Whether it is design fees or construction costs, your team of professionals should treat your money like it was their own. You should know how every dollar is applied on your project and you should be guided to spend it wisely.

Back in the days of the "Master Builder", I suspect that the sponsors of various projects had very direct control over the spending on any project because they delivered bags full of coins to pay the labor and material costs as the project progressed.  I can't help but wonder if there were such things as Construction Estimates or Guaranteed Maximum Costs, or if there was simply a periodic shouting match concerning how much was being spent by the Master Builder (or perhaps the occasional beheading).

In any case, the processes that have evolved in “modern” project delivery systems have pulled the Architect and the Owner increasingly further away from the nasty business of paying for specific components of their project. Instead, they have introduced multiple layers of overhead, mark-ups, contingencies, insurance premiums, surety premiums, and on and on. Most of this is done in the spirit of passing off the liability for the risks associated with complex projects, but all of that insulation comes at a cost which represents little actual construction value.

One of the most difficult aspects of any of the various alternate delivery systems is in defining “the cost of the work.” Does it include fixed overhead, variable overhead, allowances for benefit time, or tool allowances? Then there are all of the suppliers and subcontractors “cost factoring.”

Wouldn’t it be nice if “cost” was simply the cost? And wouldn’t it be nice if that was the methodology that was reflected in the estimating so that value engineering could be understandable?
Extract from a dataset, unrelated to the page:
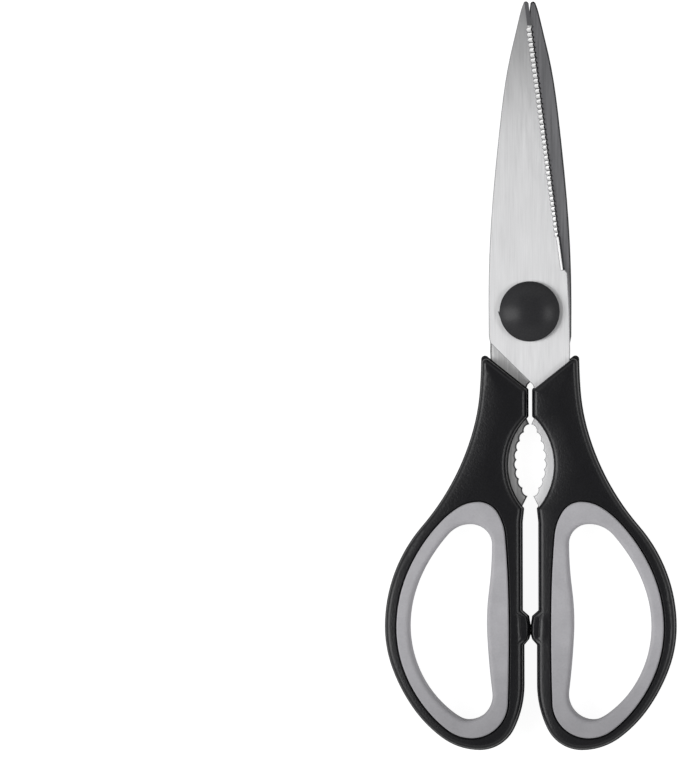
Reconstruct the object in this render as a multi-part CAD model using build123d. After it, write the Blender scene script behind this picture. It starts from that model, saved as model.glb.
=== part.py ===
from build123d import *
import math
import os

# Kitchen shears, closed and lying flat on their handles.
# X runs across the handles, Y from the finger loops to the tips, Z up off the table.
# The origin is under the middle of the whole length, level with the handles' undersides.
# The upper half is the front blade with the right handle. The lower half, the rear blade
# with the left handle, is the same half turned over about the Y axis, so each sub-part is
# drawn once, for the upper half, with Z counted from the plane where the blades meet.
# A share is a part of the size that the comment over it names.

# Overall sizes, in millimetres
blade_reach = 91.1
handle_reach = 128.9
overall_width = 85.8
handle_thickness = 12.0

# Blade
blade_width = 24.2
blade_thickness = 2.5
tip_thickness = 1.5
blade_gap = 0.04
edge_land = 0.12
bevel_width_at_tip = 1.5
bevel_width_at_heel = 1.05
hollow_depth = 0.12
hollow_width = 13.0
hollow_margin = 1.2

# Micro-serration of the front blade
serration_pitch = 1.52
serration_depth = 0.35
plain_heel_length = 9.6

# Tang, jaw and teeth
tang_cover = 1.2
tang_hole_radius = 2.0
tang_corner_radius = 1.2
tooth_count = 9
tooth_depth = 0.65
jaw_rim = 2.5
jaw_setback_top = 2.3
jaw_setback_bottom = 3.6

# Pivot
neck_radius = 3.5
neck_flats = 6.0
shank_radius = 3.0
thread_radius = 2.5
running_clearance = 0.05
thread_clearance = 0.03
head_radius = 6.0
head_height = 1.4
head_edge_height = 0.7
washer_radius = 6.0
washer_thickness = 0.4
washer_clearance = 0.1
spring_radius = 5.2
spring_thickness = 0.3
spring_rise = 0.3
nut_flats = 8.0
nut_height = 2.2
nut_chamfer = 0.4
bolt_stub = 0.3
cap_radius = 8.85
cap_rim_height = 1.4
cap_wall = 1.1
cap_edge_radius = 0.5
cap_headroom = 0.1
cap_lift = 0.15
cap_collar_wall = 0.9
cap_fit = 0.05
nib_reach = 0.45
nib_height = 1.0
nib_sweep = 20.0

# Handle outline
shoulder_drop = 11.75
shoulder_cover = 2.3
shoulder_slope = 38.5
shoulder_radius = 1.12
inner_corner_radius = 0.8
neck_gap = 1.06
bar_gap = 4.6
lower_bar_gap = 3.7
recess_depth = 6.02
recess_corner_radius = 0.6
bumper_gap = 0.04
bumper_swell = 0.42

# Handle section
lip_width = 0.45
lip_thickness = 1.6
lip_chamfer = 0.25
rim_radius = 1.3

# Loop and liner
loop_height = 69.3
loop_rim = 3.7
loop_bar = 3.95
liner_top = 6.5
liner_bottom = 5.2
liner_outer_side = 3.6
liner_inner_side = 4.9
liner_round = 1.2
seam_chamfer = 0.3
tongue_depth = 1.5
tongue_thickness = 3.0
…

While it is likely impossible to strip all of the levels of business organization away from contemporary construction business, it is surprisingly easy to significantly simplify it.

Design and construction should be viewed as a professional service. Firms should get paid for their time and effort and everything else is cost. Really. Cost. Some significant material purchases are done directly by purchase order (after competitive bidding) and typically sub-trades are employed directly. Yes it is more coordination and more accounting, but the pay-off with the transparent open-book culture is that clients know the true cost of decisions. The Owner and Design team have direct connection to trade contractors doing the work (more on that benefit in a subsequent “Insight”).

Every dollar saved is a dollar that clients can re-program back into project betterments or simply not spend. Your team should have no financial interest in how much is spent, other than the insatiable desire to make every project the best project that it can be.